WHAT THE EXERCISE ASKS -> Using the listing below, select the lines with the word "that" and copy them.

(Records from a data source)
------------

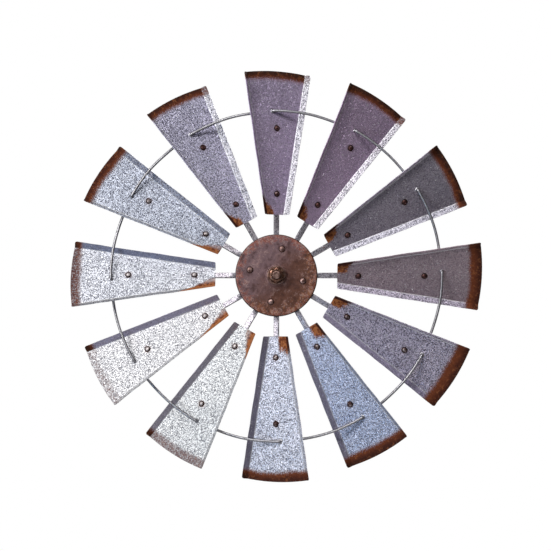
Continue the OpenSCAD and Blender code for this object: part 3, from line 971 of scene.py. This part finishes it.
def hub():
    front_disc()
    ring_piece("rear_hub_disc", washer_corners(BORE_R, reach("rear_hub_disc"), REAR_DISC), HUB, "wheel",
               0.5, 144)
    low, high = COLLAR
    collar = [(BORE_R, low), (16.5, low), (16.3, low + 0.5), (15.0, high), (BORE_R, high)]
    ring_piece("hub_collar", collar, HUB, "wheel", 0.3)
    sleeve()
    bush("front_bush", SLEEVE[1], -1)
    bush("rear_bush", SLEEVE[0], 1)


def axle():
    for node, outer, depth, material, slot, radius in (
            ("spacer_tube", SPACER_R, SPACER, PLATE_ZINC, "galvanised_bar", 0.4),
            ("rear_washer", WASHER_R, REAR_WASHER, ZINC_WASHER, "zinc_rod", 0.3),
            ("front_washer", WASHER_R, FRONT_WASHER, RUSTY, "rusty_steel", 0.4)):
        ring_piece(node, washer_corners(AXLE_HOLE_R, outer, depth), material, "wall_bracket", radius)
    stud()
    nut()
    wall_plate()


def stud():
    """Stud with a foot, a weld fillet round it, a plain shank and a cut thread at the front."""
    back, front = STUD
    thread_from = SLEEVE[1] - 2.0
    foot_z, foot_r = PLATE[1] + 3.0, 13.0
    chamfer = 1.2
    profile = [(0, back), (foot_r + 1.8, back), (foot_r + 1.5, back + 0.8), (foot_r + 0.5, back + 2.0),
               (foot_r, foot_z - 0.5), (foot_r - 0.5, foot_z), (AXLE_R, foot_z)]
    profile += [(AXLE_R, z) for z in np.linspace(foot_z + 1, thread_from, 14)]
    profile += [(AXLE_R, z) for z in np.arange(thread_from, front - chamfer, THREAD_PITCH / 8)[1:]]
    profile += [(AXLE_R - chamfer * 0.3, front - chamfer * 0.6), (AXLE_R - chamfer, front - 0.05),
                (AXLE_R - chamfer - 0.3, front), (3.0, front - 0.1), (1.4, front - 0.15), (0, front - 0.15)]
    bead = Waves(STUD_WELD_SEED, 3, 9)

    def cut(r, a, z):
        turn = (z / THREAD_PITCH - a / (2 * math.pi)) % 1.0
        tooth = np.clip(np.abs(turn - 0.5) * 2 * 1.25 - 0.12, 0, 1)
        fade = smooth((z - thread_from) / THREAD_PITCH) * (np.abs(r - AXLE_R) < 0.01)
        weld = (r > foot_r + 0.2) * bead(np.cos(a) * 15, np.sin(a) * 15) * 0.35
        return r - tooth * THREAD_DEPTH * fade + weld, z

    points, faces = lathe(profile, 72, shape=cut)
    make("axle_stud_turned", points, faces, TURNED, "wall_bracket", ["axle_stud"], 40)


def nut():
    """Hexagon nut, chamfered at both ends, with a countersunk bore."""
    half_flat = 9.5
    low, high = NUT
    inner = AXLE_R - THREAD_DEPTH * 0.3
    face_r, chamfer = half_flat - 1.9, 1.3
    profile = [(inner, low + 0.8), (inner + 0.9, low), (half_flat - 0.4, low), (half_flat - 0.1, low + 0.02)]
    profile += [(FAR, low + d) for d in (0.25, 0.6, 1.0, 1.5, 3)]
    profile += [(FAR, high - d) for d in (3, 2.4, 1.9, 1.6, chamfer)]
    profile += [(face_r + 1.2, high - 0.8), (face_r + 0.5, high - 0.3), (face_r, high), (inner + 0.9, high),
                (inner, high - 0.8)]

    def hexagon(r, a, z):
        flat = half_flat / np.cos((a + math.pi / 6) % (math.pi / 3) - math.pi / 6)
        cone = half_flat + np.minimum(z - low, high - z) * 1.5
        corner_r = half_flat / math.cos(math.pi / 6) - 0.35
        return np.where(r == FAR, np.minimum(np.minimum(flat, cone), corner_r), r), z

    points, faces = lathe(profile, 144, closed=True, shape=hexagon)
    make("axle_nut_hex", points, faces, RUSTY, "wall_bracket", ["axle_nut"], 25)


def wall_plate():
    """Round plate with rounded edges and four screw holes."""
    low, high = PLATE
    near_axis, outer = 0.001, reach("wall_plate")
    edge = rounded_profile([(near_axis, low), (outer, low), (outer, high), (near_axis, high)], 0.6)
    points, faces = lathe([(0, low), *(p for p in edge if p[0] > 1), (0, high)], 144)
    obj = make("wall_plate_disc", points, faces, PLATE_ZINC, "wall_bracket", ["wall_plate"],
               40)
    for i in range(SCREW_COUNT):
        at = turned([0, SCREW_CIRCLE_R, high / 2], math.radians(45) + i * math.pi / 2)
        drill(obj, at, SCREW_HOLE_R)
    shade(obj.data, 40)


# ---------- the setting ----------

TARGET = Vector((-0.0013, -MIDDLE * MM, 0))
CAMERA_DISTANCE = 2.2
CAMERA_ELEVATION = math.radians(-2.5)
VIEW_WIDTH = 0.8177  # across the picture, at the wheel
LAMP_DISTANCE, LAMP_SIZE = 2.6, 0.6
# Lamps in front: (name, degrees off the wheel's axis, degrees round it from the right, watts)
FRONT_LAMPS = (("key", 48, 150, 24.0), ("top", 48, 90, 18.0), ("top_left", 48, 120, 11.0),
               ("left", 52, 180, 10.0), ("fill", 48, 45, 2.3))


def aimed(name, data, away, distance):
    """A camera or a light that looks at the wheel's middle from this distance."""
    obj = new_object(name, data)
    obj.location = TARGET + away * distance
    obj.rotation_euler = (-away).to_track_quat("-Z", "Y").to_euler()
    return obj


def camera():
    data = bpy.data.cameras.new("camera")
    data.lens = data.sensor_width * CAMERA_DISTANCE / VIEW_WIDTH
    data.clip_end = 100
    away = Vector((0, -math.cos(CAMERA_ELEVATION), math.sin(CAMERA_ELEVATION)))
    bpy.context.scene.camera = aimed("camera", data, away, CAMERA_DISTANCE)


def area_light(name, direction, size, power, colour=(1, 1, 1)):
    """A square soft light in a direction given as (right, up, forward)."""
    data = bpy.data.lights.new(name, "AREA")
    data.shape, data.size, data.energy, data.color = "SQUARE", size, power, colour
    right, up, forward = direction
    aimed(name, data, Vector((right, -forward, up)).normalized(), LAMP_DISTANCE)


def lights():
    for name, off_axis, azimuth, power in FRONT_LAMPS:
        off, around = math.radians(off_axis), math.radians(azimuth)
        direction = (math.sin(off) * math.cos(around), math.sin(off) * math.sin(around), math.cos(off))
        area_light(name, direction, LAMP_SIZE, power)
    area_light("low_left", (-0.609, -0.426, 0.669), LAMP_SIZE, 4.0, (0.3, 0.6, 1.0))
    area_light("rear_key", (0.55, 0.6, -0.65), 1.6, 60)


def surroundings():
    """White to the camera, and almost dark as a light."""
    world = bpy.data.worlds.new("studio")
    bpy.context.scene.world = world
    world.use_nodes = True
    nodes, links = world.node_tree.nodes, world.node_tree.links
    dim, white = nodes["Background"], nodes.new("ShaderNodeBackground")
    for shader, strength in ((dim, 0.01), (white, 1.0)):
        shader.inputs["Color"].default_value = (1, 1, 1, 1)
        shader.inputs["Strength"].default_value = strength
    mix = nodes.new("ShaderNodeMixShader")
    links.new(nodes.new("ShaderNodeLightPath").outputs["Is Camera Ray"], mix.inputs[0])
    links.new(dim.outputs[0], mix.inputs[1])
    links.new(white.outputs[0], mix.inputs[2])
    links.new(mix.outputs[0], nodes["World Output"].inputs["Surface"])


def floor_material():
    """Pale grey, which the camera sees fade to white."""
    n = Nodes("floor", Base_Color=(0.86, 0.86, 0.86), Roughness=0.8)
    distance = n.add("VectorMath", {0: n.place}, operation="LENGTH").outputs["Value"]
    fade = n.add("MapRange", {"Value": distance, "From Min": 0.5, "From Max": 1.4}).outputs[0]
    seen = n.add("LightPath").outputs["Is Camera Ray"]
    glow = n.add("Emission", {"Color": (1, 1, 1)})
    mix = n.add("MixShader", {0: n.times(fade, seen), 1: n.shader.outputs[0], 2: glow.outputs[0]})
    n.give(n.tree.nodes["Material Output"].inputs["Surface"], mix.outputs[0])
    return n.material


def floor():
    """A plain pale floor below the wheel."""
    half, drop = 12.0, 1.6
    z = CAD_BOX[0].z - drop
    mesh = bpy.data.meshes.new("floor")
    corners = [(-half, -half, z), (half, -half, z), (half, half, z), (-half, half, z)]
    mesh.from_pydata(corners, [], [(0, 1, 2, 3)])
    mesh.materials.append(floor_material())
    obj = new_object("floor", mesh)


camera()
lights()
surroundings()
floor()
for number in range(BLADE_COUNT):
    blade(number)
    spoke(number)
    ring_rod(number)
blade_rivets("outer_blade_rivets", OUTER_RIVET_R, OUTER_RIVET_SEED)
blade_rivets("inner_blade_rivets", INNER_RIVET_R, INNER_RIVET_SEED)
hub_rivets()
hub()
axle()
bpy.context.scene.view_settings.view_transform = "Standard"
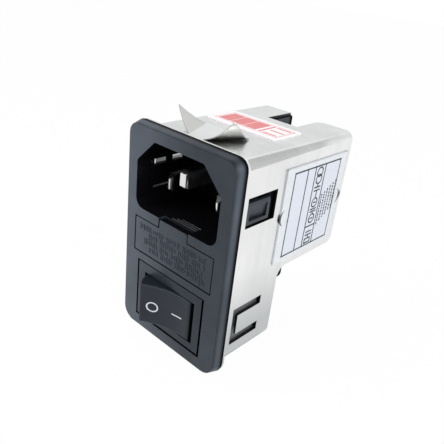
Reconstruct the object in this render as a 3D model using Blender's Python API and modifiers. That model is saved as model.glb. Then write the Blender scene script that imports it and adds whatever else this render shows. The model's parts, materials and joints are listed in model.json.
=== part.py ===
"""Snap-in IEC inlet line filter: inlet, fuse drawer and rocker switch in one bezel,
with a stepped metal can behind it.

Frame: +Z up, the front faces -Y, +X is to the right seen from the front.
The origin is about the middle of the bezel, in the plane that touches the panel,
which is the rear face of the can's flange.
"""

import math

import bmesh
import bpy
from mathutils import Euler, Matrix, Vector

# Clearances and shared small sizes
seat_gap = 0.0003
skin_gap = 0.00015
fit_gap = 0.0001
overrun = 0.001
root = 0.0012
smooth_angle = math.radians(35)
arc_steps = 5
round_segments = 24

# Bezel plate
bezel_thickness = 0.0025
bezel_draft = 0.00055
bezel_corner = 0.0024
bezel_foot_corner = 0.0033
bezel_edge = 0.0003

# Can: folded sheet with a flange behind the bezel
sheet = 0.0005
can_bend = 0.0021
step_gap = 0.00055
step_space = 0.0007
step_fillet = 0.0026
rear_corner = 0.0018
foot_gap = 0.00188
flange_side = 0.00155
flange_top = 0.00127
flange_foot = 0.00145
flange_margin = 0.00008

# Inlet
inlet_low = 0.00622
inlet_width = 0.0240
inlet_height = 0.01572
inlet_chamfer = 0.0051
inlet_corner = 0.0023
inlet_depth = 0.0167
shroud_wall = 0.0008
shroud_back = 0.0016
shroud_side_gap = 0.0005
shroud_top_gap = 0.00044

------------

ANSWER FOR THE TASK ->
    """A camera or a light that looks at the wheel's middle from this distance."""
Reconstruct the object in this render as a 3D model using Blender's Python API and modifiers. That model is saved as model.glb. Then write the Blender scene script that imports it and adds whatever else this render shows. The model's parts, materials and joints are listed in model.json.
The origin is about the middle of the bezel, in the plane that touches the panel,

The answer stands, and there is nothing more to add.